The Agniswarar Temple (கஞ்சனூர் அக்கினீஸ்வரர் கோயில்) is a Hindu temple in the village of Kanjanur, 18 kilometres north-east of Kumbakonam. The presiding deity is Sukra (Venus). However, the main idol in the temple is that of "Agniswarar" or Shiva. In concordance with the Saivite belief that Shiva is all-pervading, Sukra is believed to be located within the stomach of the idol of Shiva.

==Architecture==
The temple is located in Kanjanur, a village 18 km north-east of Kumbakonam on the Kumbakonam - Aduthurai road and 57 km from Thanjavur. The temple was built by the Medieval Cholas and renovated by the kings of the Vijayanagar Empire. The temple has a 5-tier rajagopuram surrounded by two prakarams (closed precincts of a temple). The temple is revered by the verses of Appar and hence referred as Padal petra stalam. It is one of the shrines of the Vaippu Sthalams sung by Tamil Saivite Nayanar Appar.

==History and Legend==
Legend is that Siva blessed Parasara muni (sage) here with cosmic dance. It is believed that Shiva appeared in the form of Sukra to propitiate himself off the dosha of Sukran.The Agniswarar Temple in Kanjanur has a rich history dating back many centuries. It is one of the prominent Navagraha temples, each associated with a celestial body in Hindu astrology. The temple is particularly linked to the planet Sukran (Venus).
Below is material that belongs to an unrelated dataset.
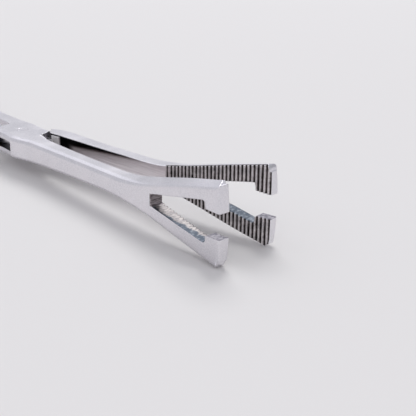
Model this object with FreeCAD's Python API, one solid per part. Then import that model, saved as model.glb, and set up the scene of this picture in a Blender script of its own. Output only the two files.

The ancient scriptures and legends associated with the temple narrate its significance in mitigating the malefic effects of Venus and bringing positive influences to the lives of devotees. The architecture and inscriptions within the temple provide glimpses into the cultural and religious practices of the region during different historical periods.

Devotees visit the Agniswarar Temple to participate in rituals, offer prayers, and seek divine blessings. The historical and cultural context of the temple adds to its spiritual significance for those who visit and worship there. The temple is counted as one of the temples built on the northern banks of River Kaveri.

==Navagraha==
The temple is one of the nine Navagraha temples of Tamil Nadu and is a part of the popular Navagraha pilgrimage in the state - it houses the image of Sukra (Venus).